Mi vida sería bastante triste si no fueran absolutamente
reales las excursiones. Cuando digo que me voy con el tío Elias no bromeo. Me
zambullo en conversaciones tan intensas con él como si sucedieran delante de
una chimenea en Londres o en Viena. No me puedo
escapar de este año, pero sí entenderlo mejor después de leer el sofoco con el
que él habla, en 1937, contra el cine, y que se parece al horror que le provoca a
Umberto Eco y a tantos otros Internet ahora. Pero enseguida se le pasa la pataleta y
se pone otra vez apasionante el viejito. Hasta me propone salir:
Vaya usted a un local
popular, por ejemplo el antiguo y conocido O.K, siéntese usted en cualquier
mesa y trabe relación con una persona absolutamente desconocida para usted. Al
principio, no podrá por menos de
animarle con algunas frases complacientes. Pero cuando la persona en cuestión
haya empezado a hablar-y seguro que le gusta hablar, por eso va al O.K.-,
cierre obstinadamente la boca y escúchela con atención durante unos minutos. No
haga ningún intento de entenderla, no trate de averiguar lo que piensa, no se
compenetre con ella…sencillamente, preste atención a la exterioridad de sus
palabras.
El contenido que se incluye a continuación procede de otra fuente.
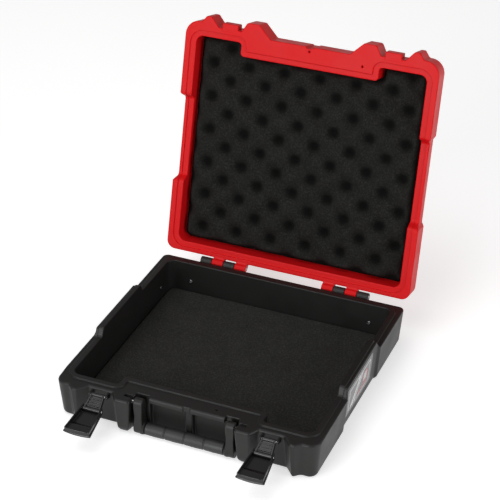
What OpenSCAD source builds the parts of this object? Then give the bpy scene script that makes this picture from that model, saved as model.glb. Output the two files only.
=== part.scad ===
// Hard plastic carry case with an egg-crate foam lid, shown open.
// Millimetres. +X runs along the hinge, -Y is the handle side, +Z is up.
// The origin is the centre of the underside of the base.

/* [Case] */
// Width over the side walls
case_w = 355; // [350:1:420]
// Depth from the front of the blocks beside the latches to the rear wall
case_d = 334; // [300:1:400]
// Height of the base up to its rim
base_h = 53; // [50:1:80]
// Height of the lid above the rim of the base
lid_h = 33.5; // [31:0.5:60]
// How far each side of the lid stands out past the base
lid_over = 1.6; // [0:0.1:2]
// Angle between the closed lid and its open stop
lid_open = 104.8; // [95:0.1:110]

/* [Walls] */
// Thickness of the double side walls at the rim
side_wall = 14.5; // [12:0.5:20]
// Thickness of the double rear wall at the rim
rear_wall = 14; // [12:0.5:20]
// Thickness of the front wall beside the latches
front_wall = 22; // [18:0.5:26]
// Depth of the flat shelf behind the handle
shelf_d = 29.5; // [26:0.5:36]
// Thickness of the floor of the base
floor_t = 3; // [2:0.5:5]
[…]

No pretendo que actúe así todo el rato, válgame Dios. Mi consejo sólo
sirve para experimentar de buenas a primeras, y de un modo rápido, lo que acabo
de denominar máscara acústica. Se dará usted cuenta de que su nuevo conocido
tiene una forma muy peculiar de hablar. No basta con constatar que habla alemán,
o que habla en dialecto; eso lo hacen todas o la mayoría de las personas de ese
local... No, su forma de hablar es única e inconfundible. Tiene su propio tono y velocidad, tiene su
propio ritmo. Encabalga las frases. Utiliza determinadas palabras y giros de
manera recurrente. Por lo general su lenguaje consiste en apenas unas
quinientas palabras. Se las arregla con mucha habilidad con ellas. Son sus
quinientas palabras. Otra persona, igualmente parca, habla con otras
quinientas. Si le ha prestado usted la conveniente atención, la próxima vez podrá reconocer a esa persona sólo
por su habla, sin necesidad de verla. Su forma de hablar la caracteriza y la
singulariza tanto como, por ejemplo, su fisonomía, que también es única. A esta
figura verbal de una determinada persona, a las constantes de su forma de
hablar, a esa lengua que le es propia, que sólo ella emplea de esa particular
forma y que con ella perecerá, es a lo que yo llamo su máscara acústica. Con
esto no pretendo decir que el dramaturgo haya de comportarse como un fonógrafo
ambulante que registra la forma de hablar de la mayor cantidad de personas posible
y que luego, según sus necesidades, compone dramas conforme a su propia colección
de mascaras acústicas. Eso vendría a constituir una forma tan mecánica como
cualquier otra de copiar la vida, que en sí misma tiene muy poco que ver con el
arte. Pero el dramaturgo tiene que saber oír; tiene que albergar dentro de sí
una vida lingüística suficientemente colmada; tiene que absorber a fondo lo que
ha oído y ser luego capaz de procesarlo, de modo que los personajes sean nítidos y convincentes por virtud
precisamente de su máscara acústica.
Si me dejara sustituir dramaturgo por escritor, narrador,
cuentista, me vendrían muy bien esos párrafos ¿Me dejará?
2 comentarios:
Qué buenísimo texto....y un gran ejercicio también para nosotros los psiquiatras....me encanta!
Besos a montones!!
qué bueno que te sirva.
Como ya sabes estoy pendientísima de ti. Mira, que me siento tía.